In R, the use of factors with multiple levels is primarily a memory optimization strategy. While users may not directly see this, R assigns internal numerical identifiers to each level, which is a more memory-efficient way of handling such data. Unlike some other software packages that generate multiple dummy variables to represent a single variable, R’s approach is generally more resource-efficient.

  1. Converting back from Factors Characters

You can also convert factor back to character using the as.character function.

# Convert factor back to character
mpg$trans <- as.character(mpg$trans)
levels(mpg$trans) # no levels for character
#> NULL

Convert continuous variables to categorical variables

Tip

ifelse, cut, recode all are helpful functions to convert numerical variables to categorical variables.
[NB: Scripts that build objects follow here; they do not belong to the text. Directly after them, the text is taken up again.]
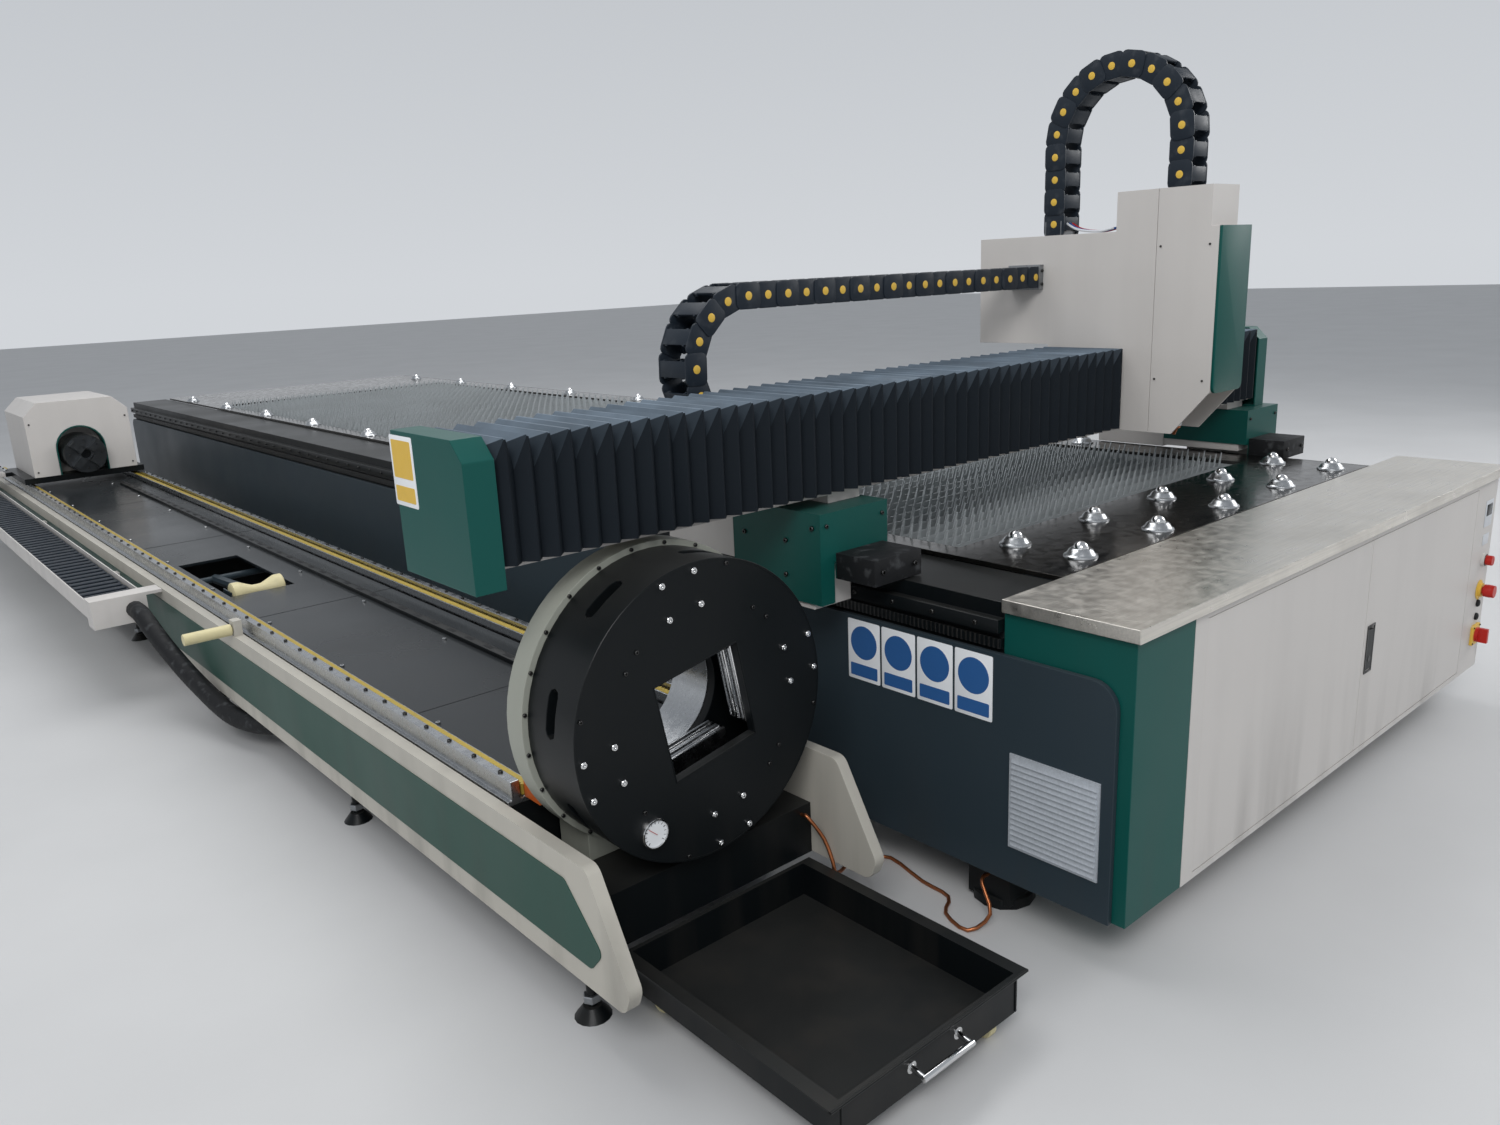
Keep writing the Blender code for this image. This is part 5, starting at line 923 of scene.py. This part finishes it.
def make_dial():
    """The dial on the disc's front: bezel, white face, thirteen marks and a red hand."""
    shape = Shape()
    x, z = -0.735, 0.394
    bezel = [(0.0, 0.033), (0.011, 0.033), (0.0135, 0.0315), (0.0135, 0.029), (0.0095, 0.0287), (0.0095, 0.0)]
    shape.turned((x, CHUCK_FRONT, z), FRONT, bezel, 40)
    face = [(0, 0.0285), (0.0006, 0.0285), (0.0006, 0.0)]
    shape.turned((x, CHUCK_FRONT - 0.0094, z), FRONT, face, 40, slot=1)
    mark, hand = ((0.0105, 0.0215), (0.0098, 0.0265), 2), ((0.0112, -0.005), (0.0106, 0.0215), 3)
    strokes = [(-135 + 22.5 * index, 0.0008 if index % 3 else 0.0014, mark) for index in range(13)]
    middle = Matrix.Translation((x, CHUCK_FRONT, z))
    for angle, width, ((near, low), (far, high), slot) in [*strokes, (-48, 0.0012, hand)]:
        turn = middle @ Matrix.Rotation(math.radians(angle), 4, "Y")
        shape.box((-width / 2, -near, low), (width / 2, -far, high), turn=turn, slot=slot)
    shape.make("pressure_dial", "chuck", ["chrome", "white_mark", "black_rubber", "red_plastic"])


def screw_circle(shape, radius, y, count, size, shift=0.0):
    """Screws in a circle about the tube's axis, facing the front."""
    for index in range(count):
        angle = math.tau * (index + shift) / count
        shape.screw((TUBE_X + radius * math.cos(angle), y, TUBE_Z + radius * math.sin(angle)), FRONT, size)


def make_housing_screws():
    shape = Shape()
    screw_circle(shape, 0.3285, 0.8003, 24, 0.0045, 0.5)
    shape.make("housing_screws", "machine", ["dark_steel"])


def make_roller():
    """The waisted roller with its chamfered ends."""
    shape = Shape()
    half = 0.093
    profile = [(-half, 0.0), (-half, 0.041), (-half + 0.003, 0.0448), (-half * 0.72, 0.045)]
    profile += [(-half * 0.68, 0.0438), (-half * 0.18, 0.0232), (0.0, 0.0225)]
    profile += [(-along, radius) for along, radius in reversed(profile[:-1])]
    shape.turned((-0.67, 3.22, 0.40), RIGHT, profile, 40)
    finishes, nodes = ["cream_plastic"], ["support_roller"]
    shape.make("waisted_roller_skin", "waisted_roller", finishes, nodes, 50, "cream_plastic")


def make_drawer_details():
    """Rolled edge, corner seams and handle of the scrap drawer."""
    shape = Shape()
    left, right, edge_y, edge_z, grip = -0.825, -0.277, 0.047, 0.137, (0.020, 0.100)
    shape.rod((left, edge_y, edge_z), (right, edge_y, edge_z), 0.0036, 10)
    for x in (-0.794, -0.308):
        shape.rod((x, 0.0508, 0.058), (x, 0.0508, 0.133), 0.0014, 8)
    shape.rod((-0.6215, *grip), (-0.4805, *grip), 0.0066, 16, slot=1, bevel=0.001)
    foot = [(0, 0.012), (0.0018, 0.012), (0.0022, 0.010), (0.0022, 0.0)]
    for x in (-0.616, -0.486):
        shape.turned((x, 0.0521, 0.105), FRONT, foot, 20, slot=1)
        shape.rod((x, 0.0515, 0.1048), (x, *grip), 0.0064, 16, slot=1)
    shape.make("drawer_details", "drawer", ["black_paint", "chrome"])


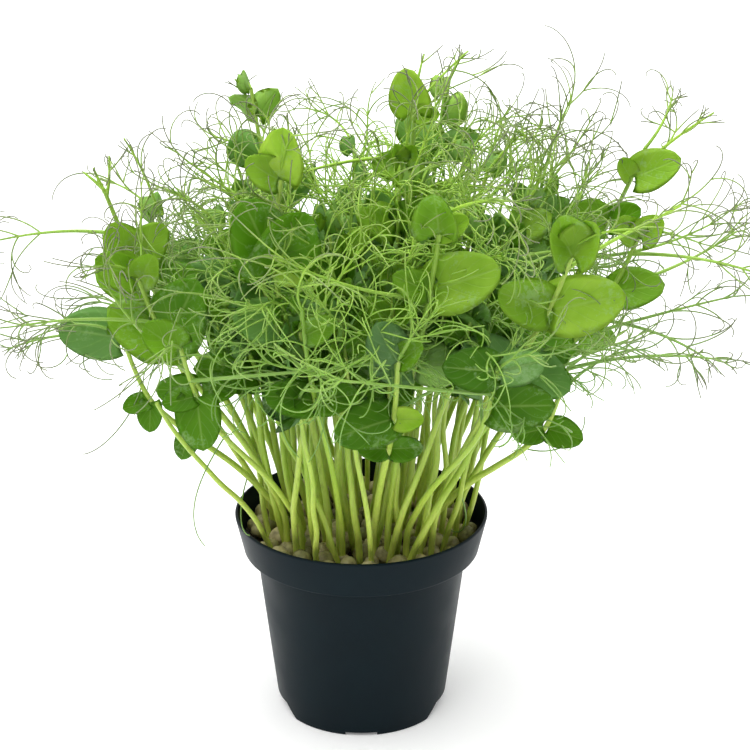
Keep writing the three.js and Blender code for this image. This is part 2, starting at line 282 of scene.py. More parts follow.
def pea_leaf():
    """A pea leaf: a thin satin blade that glows where light comes through it, with a pale midrib,
    fanned side veins and silvery flecks. Its tone runs from dark green to yellow-green, partly at
    random and partly as painted shade on leaves low in the clump and painted light on the new ones
    at its top; the underside has a bluish bloom of wax."""
    material, tree, place = new_material("pea leaf")
    blade = add(tree, "ShaderNodeUVMap", uv_map="blade").outputs["UV"]
    split = add(tree, "ShaderNodeSeparateXYZ", {"Vector": blade})
    tone = add(tree, "ShaderNodeAttribute", attribute_name="tone").outputs["Fac"]
    # the dark end of this tone ramp is painted shade for leaves low in the clump, and the pale end
    # painted light for the top ones
    ramp = add(tree, "ShaderNodeValToRGB", {"Fac": tone})
    ramp.color_ramp.elements[0].color = linear("#2a5c10")
    ramp.color_ramp.elements[1].color = linear("#bfe054")
    middle = ramp.color_ramp.elements.new(0.5)
    middle.color = linear("#669c18")
    # the upper face has U from 0 to 1, and the underside from 1 to 2
    below = add(tree, "ShaderNodeMath", {0: split.outputs["X"], 1: 1.0}, operation="GREATER_THAN")
    aside = add(tree, "ShaderNodeMath", {0: split.outputs["X"], 1: 1.0}, operation="PINGPONG")
    side = add(tree, "ShaderNodeMath", {0: aside, 1: 0.5}, operation="SUBTRACT")
    off = add(tree, "ShaderNodeMath", {0: side}, operation="ABSOLUTE")
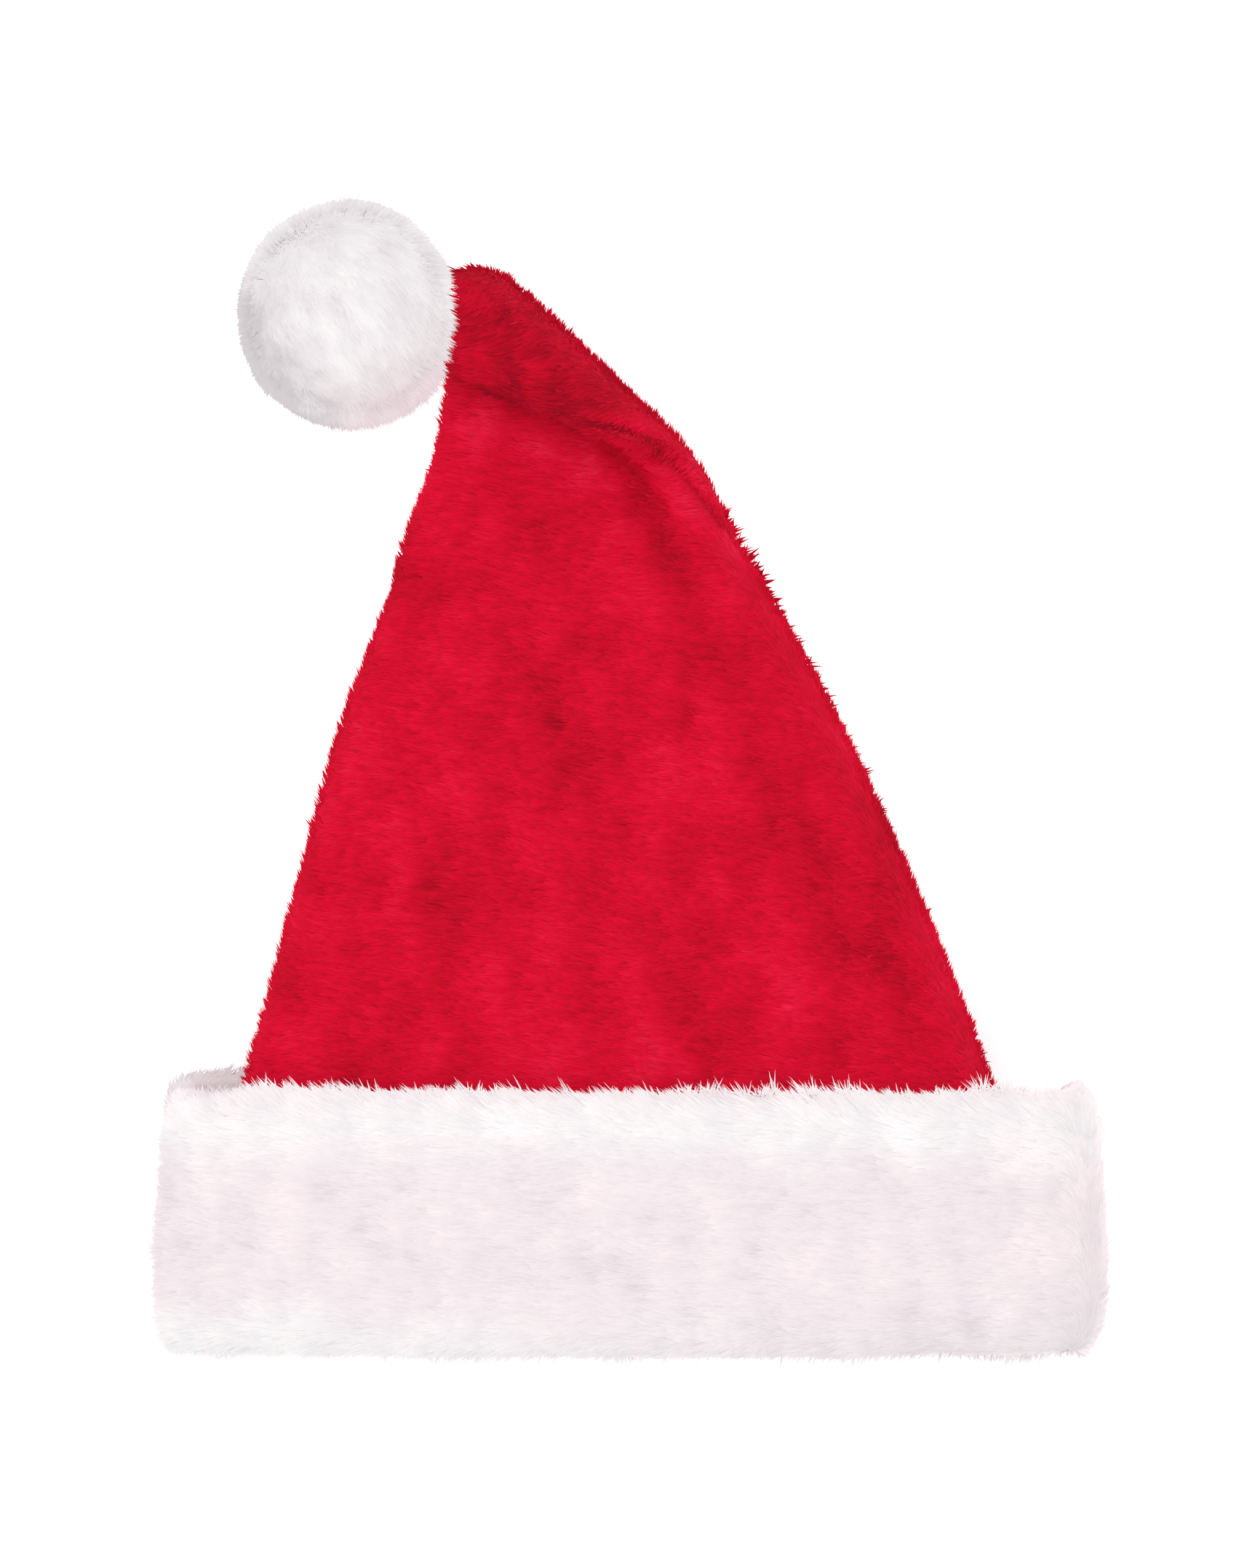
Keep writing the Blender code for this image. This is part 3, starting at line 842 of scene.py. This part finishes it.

Let’s see the summary of the cty variable first.

summary(mpg$cty)
#>    Min. 1st Qu.  Median    Mean 3rd Qu.    Max. 
#>    9.00   14.00   17.00   16.86   19.00   35.00

say, we may want to change continuous ‘cty’ into groups 0-14, 15-18, and 18-40. Below is an example with the cut function.

## EX. change the cty into two categories (0,14], (14,18] and (18,40]
mpg$cty.num <- cut(mpg$cty, c(0, 14, 18, 40), right = TRUE)
table(mpg$cty.num)
#> 
#>  (0,14] (14,18] (18,40] 
#>      73      85      76
## Try this: do you see a difference?: [0,14), [14,18) and [18,40)
mpg$cty.num2 <- cut(mpg$cty, c(0, 14, 18, 40), right = FALSE)
table(mpg$cty.num2)
#> 
#>  [0,14) [14,18) [18,40) 
#>      54      78     102

] stands for closed interval, i.e., right = TRUE. On the other hand, ) means open interval. Hence, there will be a huge difference when setting right = TRUE vs. right = FALSE

Missing value

Tip

Incomplete datasets can distort analysis. Identifying and managing these missing values is thus crucial.

We can check how many missing values we have by: table(is.na(variable.name))

Let’s us check whether the cty variable contains any missing values:

table(is.na(mpg$cty))
#> 
#> FALSE 
#>   234

If you want to return all non-missing values, i.e., complete case values: na.omit(variable.name). For more extensive methods on handling missing values, see subsequent tutorials.